#### Job:
For each line that holds "three", copy the line out.

* Start Given entries *

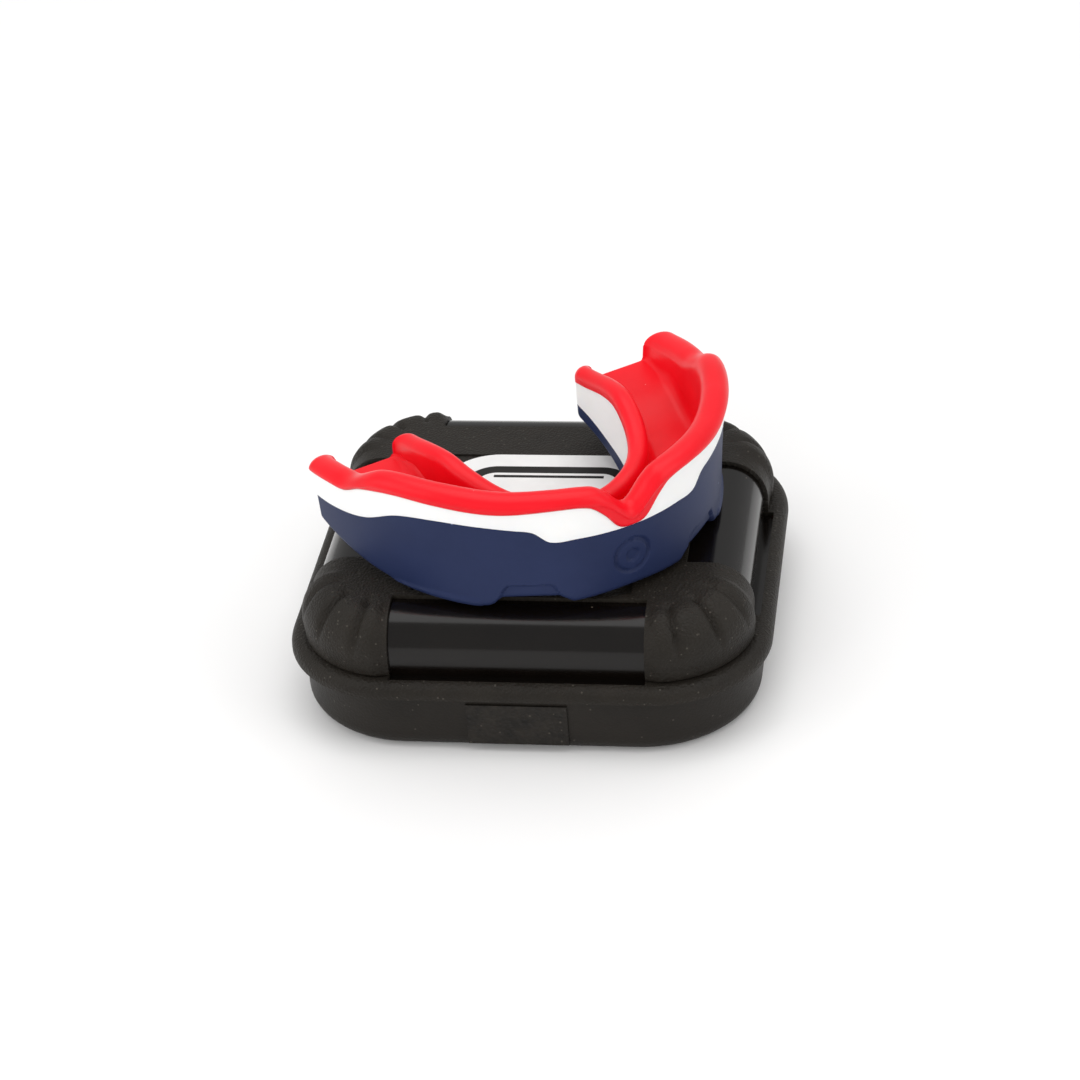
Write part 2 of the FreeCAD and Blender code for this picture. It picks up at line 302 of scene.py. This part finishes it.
# lid cover: a soft skin with lobed corners and four windows
cover = dict(
    foot=12.9,            # mm above the table
    roundOver=7.2,        # radius between wall and top
    cornerRadius=15.9,
    wallRows=10, roundRows=22, topRows=16,
    sidePoints=64, cornerPoints=72,
    bulge=0.8,            # how far the corners swell
    bulgeEdge=9.0,        # degrees over which the swell sets in
    grooveAngles=(20, 44, 71),
    grooveDepth=(0.5, 0.88, 0.8),
    grooveWidth=2.7,      # degrees
    windowHalf=(20.8, 15.5), windowStart=(26.5, 26.0), windowRadius=3.5,
    skin=1.05,            # reaches a little into the shell
    coreDrop=3,           # the hollow starts this far below the foot
    edgeRound=0.16,
    cutReach=60.0, cutLow=5.0, cutHigh=40.0,   # the window cutters run well past the skin
    labelRadius=9.0)      # fits the label's own corners

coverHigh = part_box("lid_cover")[1]
coverTop = coverHigh.z / mm


def coverOutline(halfX, halfY, radius):
    # points round the foot: place, outward direction and the angle within the corner
    ring = []
    for quarter in range(4):
        turn = quarter * pi / 2
        sx, sy = ((1, 1), (-1, 1), (-1, -1), (1, -1))[quarter]
        cx, cy = sx * (halfX - radius), sy * (halfY - radius)
        for k in range(cover["cornerPoints"] + 1):
            a = turn + k / cover["cornerPoints"] * pi / 2
            out = Vector((cos(a), sin(a)))
            folded = k / cover["cornerPoints"] * 90
            alpha = folded if sx * sy > 0 else 90 - folded   # from X towards Y at every corner
            ring.append((Vector((cx, cy)) + radius * out, out, alpha))
        nx, ny = ((-1, 1), (-1, -1), (1, -1), (1, 1))[quarter]
        start = ring[-1][0]
        if quarter % 2 == 0:
            end = Vector((nx * (halfX - radius), ny * halfY))
        else:
            end = Vector((nx * halfX, ny * (halfY - radius)))
        for k in range(1, cover["sidePoints"]):
            ring.append((start.lerp(end, k / cover["sidePoints"]), out, None))
    return ring


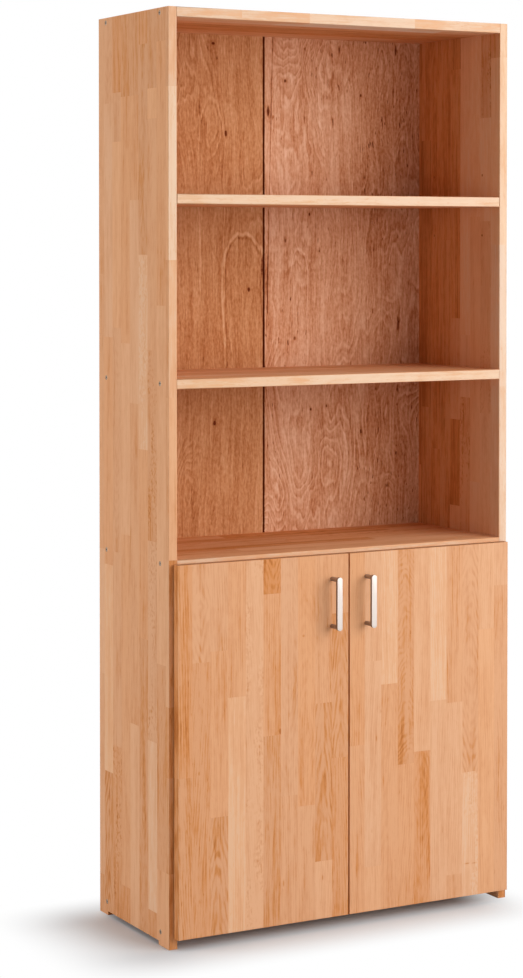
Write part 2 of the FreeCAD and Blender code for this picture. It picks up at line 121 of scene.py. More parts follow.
class Bench:
    """Steps of mesh work that the pieces share. Each acts on one object, with all else deselected."""

    @staticmethod
    def only(piece: Piece) -> None:
        """Makes a piece the active and only selected object.

        Args:
            piece: The piece.
        """
        bpy.ops.object.select_all(action="DESELECT")
        piece.select_set(True)
        bpy.context.view_layer.objects.active = piece

    @staticmethod
    def fix(name: str) -> Piece:
        """Names the new primitive and bakes its place into its mesh.

        Args:
            name: Name of the piece.

        Returns:
            The piece, with its object at the origin.
        """
        piece = bpy.context.active_object
        piece.name = name
        piece.data.name = name
        bpy.ops.object.transform_apply(location=True, rotation=True, scale=True)
        return piece

    @classmethod
    def block(cls, name: str, low: Vector, high: Vector) -> Piece:
        """Adds a block between two corners.

        Args:
            name: Name of the piece.
            low: Lowest corner.
            high: Highest corner.

        Returns:
            The block.
        """
        bpy.ops.object.select_all(action="DESELECT")
        bpy.ops.mesh.primitive_cube_add(size=1.0, location=(low + high) / 2)
        bpy.context.active_object.scale = high - low
        return cls.fix(name)

    @classmethod
    def drum(cls, name: str, radius: float, start: Vector, end: Vector, sides: int,
             end_radius: float | None = None) -> Piece:
        """Adds a round or many-sided bar between two points.

        Args:
            name: Name of the piece.
            radius: Radius at the start.
            start: Middle of the first end.
            end: Middle of the other end.
            sides: Number of sides.
            end_radius: Radius at the other end, or None for a straight bar.

        Returns:
            The bar.
        """
        bpy.ops.object.select_all(action="DESELECT")
        run = end - start
        turn = Vector((0, 0, 1)).rotation_difference(run).to_euler()
        bpy.ops.mesh.primitive_cone_add(vertices=sides, radius1=radius,
                                        radius2=radius if end_radius is None else end_radius,
                                        depth=run.length, location=(start + end) / 2, rotation=turn)
        return cls.fix(name)

    @classmethod
    def pick(cls, piece: Piece, part: Part, test: Test) -> None:
        """Enters edit mode with those parts of a mesh selected that pass a test.

        Args:
            piece: The piece.
            part: Which kind of part is selected.
            test: Takes the part's middle and its direction, which is the normal of a point or face.
        """
        cls.only(piece)
        bpy.ops.object.mode_set(mode="EDIT")
        bpy.ops.mesh.select_mode(type=part.value)
        bpy.ops.mesh.select_all(action="DESELECT")
        bpy.ops.object.mode_set(mode="OBJECT")
        mesh = piece.data
        if part is Part.POINTS:
            for point in mesh.vertices:
                point.select = test(point.co, point.normal)
        elif part is Part.EDGES:
            for edge in mesh.edges:
                a, b = (mesh.vertices[i].co for i in edge.vertices)
                edge.select = test((a + b) / 2, (b - a).normalized())
        else:
            for face in mesh.polygons:
                face.select = test(face.center, face.normal)
        bpy.ops.object.mode_set(mode="EDIT")

    @staticmethod
    def done() -> None:
        """Leaves edit mode."""
        bpy.ops.object.mode_set(mode="OBJECT")

    @classmethod
    def ease(cls, piece: Piece, radius: float, steps: int, test: Test) -> None:
        """Rounds the edges that pass a test.

        Args:
            piece: The piece.
            radius: Radius of the rounding.
            steps: Number of facets across it.
            test: Takes an edge's middle and its unit direction.
        """
        cls.pick(piece, Part.EDGES, test)
        bpy.ops.mesh.bevel(offset=radius, offset_type="OFFSET", segments=steps, profile=0.5,
                           affect="EDGES", clamp_overlap=True)
        cls.done()

    @classmethod
    def divide(cls, piece: Piece, point: Vector, normal: Vector, test: Test) -> None:
        """Divides the faces that pass a test along a plane.

        Args:
            piece: The piece.
            point: A point of the plane.
            normal: The plane's normal.
            test: Takes a face's middle and its normal.
        """
        cls.pick(piece, Part.FACES, test)
        bpy.ops.mesh.bisect(plane_co=point, plane_no=normal, threshold=SLACK)
        cls.done()

    @classmethod
    def cut_away(cls, piece: Piece, cutters: Sequence[Piece]) -> None:
        """Takes the cutters' shapes out of a piece, and removes the cutters.

        Args:
            piece: The piece.
            cutters: Closed shapes that overlap the piece.
        """
        for cutter in cutters:
            cls.only(piece)
            step = piece.modifiers.new("cut", "BOOLEAN")
            step.operation = "DIFFERENCE"
            step.solver = "EXACT"
            step.object = cutter
            bpy.ops.object.modifier_apply(modifier=step.name)
            bpy.data.objects.remove(cutter)

    @classmethod
    def join(cls, pieces: Sequence[Piece], name: str) -> Piece:
        """Joins pieces into one object.

        Args:
            pieces: The pieces, of which the first keeps its object.
            name: Name of the whole.

        Returns:
            The joined object.
        """
        bpy.ops.object.select_all(action="DESELECT")
        for piece in pieces:
            piece.select_set(True)
        bpy.context.view_layer.objects.active = pieces[0]
        bpy.ops.object.join()
        pieces[0].name = name
        pieces[0].data.name = name
        return pieces[0]

    @staticmethod
    def copy(piece: Piece, change: Matrix) -> Piece:
        """Copies a piece with a mesh of its own.

        Args:
            piece: The piece.
            change: Where the copy goes. A mirror image has its faces turned back outwards.

        Returns:
            The copy.
        """
        twin = piece.copy()
        twin.data = piece.data.copy()
        twin.data.transform(change)
        if change.determinant() < 0:
            twin.data.flip_normals()
        bpy.context.scene.collection.objects.link(twin)
        return twin

    @staticmethod
    def smooth_rounded(piece: Piece) -> None:
        """Shades the rounded parts smooth and keeps faces that are square to the bookcase flat."""
        for face in piece.data.polygons:
            face.use_smooth = max(abs(c) for c in face.normal) < 0.9995

    @classmethod
    def smooth_by_angle(cls, piece: Piece, degrees: float) -> None:
        """Shades a piece smooth, apart from edges sharper than the angle."""
        cls.only(piece)
        bpy.ops.object.shade_smooth_by_angle(angle=math.radians(degrees))


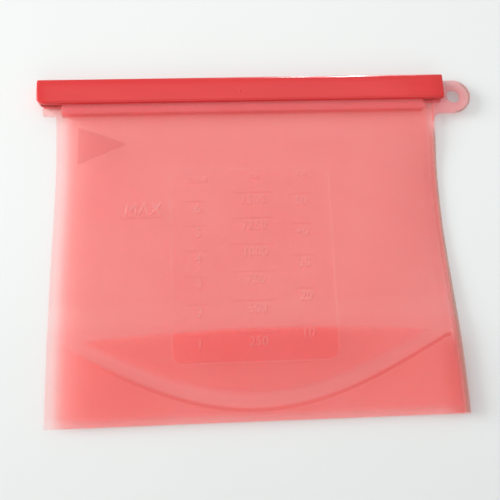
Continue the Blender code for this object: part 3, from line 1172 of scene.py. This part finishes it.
def make_gate_mark():
    """The nub left on the bar's face where it was snapped off its sprue: a small dome."""
    middle_x, middle_y = GATE_MARK
    half_x, half_y, rise = GATE_MARK_SIZE
    sink = 0.05
    turn = np.linspace(0.0, 2.0 * math.pi, 17)[:-1]
    rings = np.linspace(0.0, math.pi / 2, 5)[:-1]
    points = []
    for angle in rings:
        for t in turn:
            x = middle_x + half_x * math.cos(angle) * math.cos(t)
            y = middle_y + half_y * math.cos(angle) * math.sin(t)
            points.append((x, y, BAR_HIGH.z - sink + rise * math.sin(angle)))
    points.append((middle_x, middle_y, BAR_HIGH.z - sink + rise))
    count = len(turn)
    faces = grid_faces(len(rings), count, wrap=True)
    last = (len(rings) - 1) * count
    faces += [(last + i, last + (i + 1) % count, len(points) - 1) for i in range(count)]
    faces.append(tuple(range(count - 1, -1, -1)))
    nub = make_piece("bar_gate_mark", points, faces, BAR_PLASTIC)
    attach(nub, "slide_bar")


# ------------------------------ set


def make_table():
    """The table the bag lies on, just under it."""
    size, drop = 4.0, -0.0002
    corners = [(-size, -size, drop), (size, -size, drop), (size, size, drop), (-size, size, drop)]
    mesh = bpy.data.meshes.new("table")
    mesh.from_pydata(corners, [], [(0, 1, 2, 3)])
    mesh.materials.append(table_paint())
    add_object("table", mesh)


def add_area_light(name, place, target, size, watts, colour=(1.0, 1.0, 1.0)):
    """A rectangular light, turned towards its target."""
    light = bpy.data.lights.new(name, "AREA")
    light.shape = "RECTANGLE"
    light.size, light.size_y = size
    light.energy = watts
    light.color = colour
    lamp = add_object(name, light)
    lamp.location = place
    lamp.rotation_mode = "QUATERNION"
    lamp.rotation_quaternion = (Vector(target) - Vector(place)).to_track_quat("-Z", "Y")
    return lamp


def make_lights():
    """A bright room with a window on the left, and two narrow panes that glint on the bar's top edge."""
    world = bpy.data.worlds.new("studio")
    world.use_nodes = True
    sky = world.node_tree.nodes["Background"]
    sky.inputs["Color"].default_value = (0.95, 0.98, 1.0, 1.0)
    sky.inputs["Strength"].default_value = 0.565
    bpy.context.scene.world = world
    bag = (0.0, 0.0, 0.0)
    add_area_light("window", (-2.95, 0.6, 1.45), bag, (1.8, 1.5), 127.0, (1.0, 0.995, 0.97))
    add_area_light("front", (0.1, -1.6, 1.0), bag, (1.5, 0.8), 4.0)
    add_area_light("top", (0.0, 0.6, 2.2), bag, (1.5, 1.5), 5.0, (0.96, 0.99, 1.0))
    for name, x, aim_x, width in (("pane_1", 0.243, 0.03, 0.036), ("pane_2", 0.403, 0.06, 0.056)):
        pane = add_area_light(name, (x, 1.69, 0.5), (aim_x, 0.09, 0.0), (width, 0.9), 340.0 * width)
        pane.visible_diffuse = False
        pane.visible_transmission = False


def make_camera():
    """The viewer, a little in front of the bag and looking down on it."""
    camera = bpy.data.cameras.new("camera")
    camera.lens = 46.8
    camera.sensor_width = 36.0
    camera.clip_start = 0.01
    holder = add_object("camera", camera)
    holder.location = (-0.0244, -0.08544, 0.35302)
    holder.rotation_euler = (math.radians(13.008), math.radians(-2.294), math.radians(-2.133))
    bpy.context.scene.camera = holder


scene = bpy.context.scene
scene.view_settings.view_transform = "Standard"
scene.cycles.transparent_max_bounces = 48
scene.cycles.max_bounces = 20
scene.cycles.diffuse_bounces = 8

make_camera()
make_lights()
make_table()
make_sleeve()
make_gusset()
make_platforms()
make_seam_beads()
make_gusset_edges()
make_collar("front_collar_band", 1.0)
make_collar("back_collar_band", -1.0)
make_rib("front_rib", 1.0)
make_rib("back_rib", -1.0)
make_tab()
make_seam_cores()
make_tab_core()
make_panel()
make_arrow()
make_marks()
make_numerals()
make_bar()
make_gate_mark()
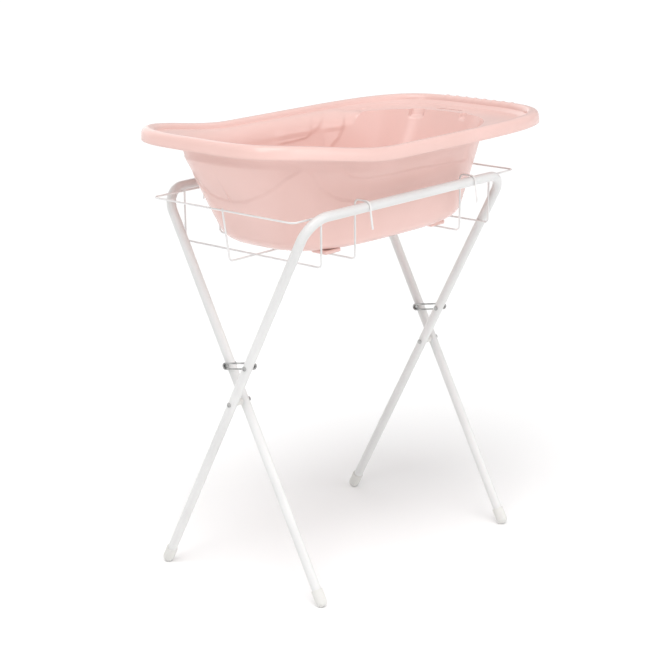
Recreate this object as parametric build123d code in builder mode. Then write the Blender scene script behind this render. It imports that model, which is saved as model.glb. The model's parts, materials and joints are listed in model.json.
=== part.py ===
"""Baby bath tub on a folding stand: two crossed tube frames, a hooked-on wire cradle and the tub.

X runs along the tub (head end at -X, foot end at +X), Y from front to back, Z up.  The origin is
on the floor under the middle of the tub.  Millimetres.
"""

from build123d import *
from math import asin, atan2, cos, degrees, pi, radians, sin, sqrt, tan
import os

# ---------------------------------------------------------------- driving dimensions
# stand: two equal U frames of round tube, crossed like scissors
stand_x = -39.0             # middle of the stand, as the tub sits a little towards the foot end
tube_r = 10.0
tube_wall = 1.2
leg_spacing = 613.0         # between the two legs of one U, centre to centre
leg_gap = 15.0              # between a front-frame leg and the back-frame leg beside it
bend_r = 50.0
bar_height = 810.0
pivot_height = 400.0
lean = 27.9                 # each leg from the vertical, degrees

# plastic foot caps
cap_wall = 2.0
cap_length = 26.0
cap_flat = 1.5              # worn off the round end, where it stands on the floor
cap_floor = 3.0             # plastic between the tube's end and the middle of the round end

# pivots
pivot_r = 3.0
pivot_head_r = 5.0
pivot_head = 2.6
pivot_nut_r = 5.0
pivot_nut = 4.0
spacer_r = 6.5

# limit links and their pins
front_pin_reach = 97.0      # from the pivot, along the front leg
back_pin_reach = 78.0       # from the pivot, along the back leg
link_wire_r = 1.8
link_half_height = 6.0      # from the link's axis to the wire's centre
pin_r = 3.0
pin_head_r = 5.0
pin_head = 2.0
washer_r = 5.5
washer = 1.0

# wire cradle
wire_r = 2.0
rim_wire_inside = 24.08     # from a bar to the rim wire beside it, centre to centre
cradle_head_x = -344.0      # rim wire's ends, from the middle of the stand
cradle_foot_x = 356.5
rim_wire_drop = 5.0         # rim wire below the bars, centre to centre
rim_wire_corner = 12.0
basket_depth = 108.0        # cross wires under the tub, below the bars, centre to centre
cross_corner = 9.0
cross_plain_head_x = -260.0          # from the middle of the stand
cross_plain_gap = 3.0                # at the foot end, from the front leg it passes
cross_hook_x = (-160.0, 175.0)
hook_drop = 42.0            # hook tip below the bar's centre
hook_splay = 5.7            # how far the tip stands away from the bar
long_wire_lean = 18.0       # how far the long wire's ends lean in at the bottom

# tub
tub_wall = 3.0
tub_seat = 9.0              # underside of the tub's floor, above the cross wires' centre
tub_half_length = 457.0     # over the lip of the rim
tub_half_width = 243.5
rim_power = 4.2             # squareness of the rim's outline: 2 is an ellipse
tub_depth = 213.0           # from there up to the rim, along the sides and the foot end
head_rise = 32.0            # how much higher the rim is at the head end
rise_from_x = -120.0
rise_to_x = -440.0
skirt_drop = 26.0
rim_width = 24.0            # rounded bead, from the lip to the edge of the inside
ledge_drop = 18.0           # from the rim down to the ledge round the inside
floor_x = (-290.0, 258.0)   # the body at the floor, and at the rim
floor_half_width = 160.0
floor_power = 3.1
brim_x = (-424.0, 361.0)
brim_half_width = 199.0
brim_power = 2.6
floor_corner = 26.0
pad_size = (46.0, 40.0)     # moulded feet under the tub, over the hooked cross wires
pad_y = 112.0

# clearances
running = 0.06              # pin in its hole, radial
apart = 0.3                 # between pieces that move past each other
weld = 0.05                 # between wires that are welded where they cross

os.makedirs("parts", exist_ok=True)

# ---------------------------------------------------------------- worked-out places
leg_offset = 2 * tube_r + leg_gap                 # between neighbouring legs, centre to centre
bar_y = (bar_height - pivot_height) * tan(radians(lean))
cradle_width = 2 * (bar_y - rim_wire_inside)
rim_wire_height = bar_height - rim_wire_drop
basket_floor = bar_height - basket_depth
foot_leg_x = (leg_spacing - leg_offset) / 2       # front frame, from the middle of the stand
cross_plain_x = (cross_plain_head_x, foot_leg_x - tube_r - wire_r - cross_plain_gap)
tub_floor = basket_floor + tub_seat
rim_height = tub_floor + tub_depth
cap_r = tube_r + cap_wall
cap_centre_z = cap_r - cap_flat
foot_reach = (pivot_height - cap_centre_z) / cos(radians(lean))
bar_reach = (bar_height - pivot_height) / cos(radians(lean))
tube_length = bar_reach + foot_reach - cap_floor

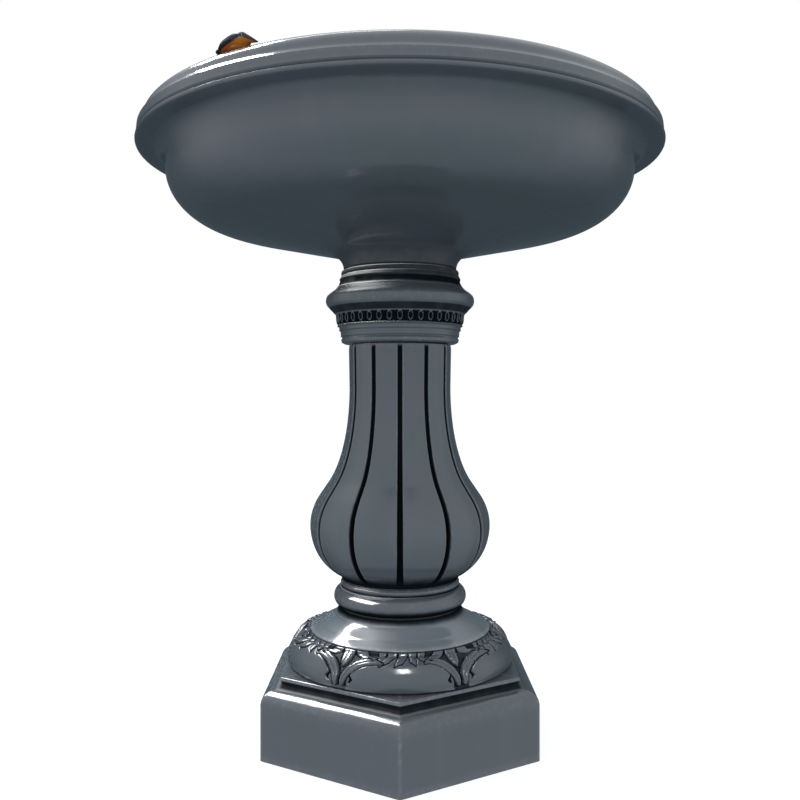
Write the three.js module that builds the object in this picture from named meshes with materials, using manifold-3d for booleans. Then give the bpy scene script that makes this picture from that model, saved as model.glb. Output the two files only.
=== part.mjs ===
// Pedestal bird bath: a cast basin on a capital, a twelve-panel baluster shaft, a collar ring,
// a domed base on a leaf ring, and a hollow hexagonal plinth, all clamped by one tie rod.
// Millimetres, +Z up. The origin is on the ground, under the middle of the plinth.
// One corner of the plinth and one groove of the shaft point to -Y.

import * as THREE from 'three';
import { mergeVertices } from 'three/addons/utils/BufferGeometryUtils.js';
import Module from 'manifold-3d';

const wasm = await Module();
wasm.setup();

// Driving dimensions.
const GAP = 0.3; // between touching pieces
const PLINTH_RADIUS = 177; // to the corners
const PLINTH_HEIGHT = 88;
const PLINTH_FACE_HEIGHT = 62.7;
const LEAF_RING_TOP = 124.5;
const DOME_TOP = 149;
const COLLAR_TOP = 182.5;
const SHAFT_TOP = 460.9;
const CAPITAL_TOP = 549.6;
const BASIN_BOTTOM = 551.4;
const RIM_TOP = 717.9;
const RIM_RADIUS = 304.5;
const FLOOR_TOP = 574.5; // the basin's floor beside the drain
const FLOOR_UNDER = 567.6;
const GASKET = 1; // thickness of the ring under the leaf ring
const JOINT_RING = 0.8; // thickness of the rings between the upper castings

const PANELS = 12;
const GROOVE_LOW = 188;
const GROOVE_HIGH = 459;
const LEAF_BAYS = 6;
const LEAF_TORUS = { r: 108, z: 98, radiusR: 26.4, radiusZ: 26.5 }; // the bosses' section
const LEAF_DIP = 8; // how far the ring is sunk where a pair of leaves stands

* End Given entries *

#### Solution:
Write the three.js module that builds the object in this picture from named meshes with materials, using manifold-3d for booleans. Then give the bpy scene script that makes this picture from that model, saved as model.glb. Output the two files only.
import * as THREE from 'three';
import { mergeVertices } from 'three/addons/utils/BufferGeometryUtils.js';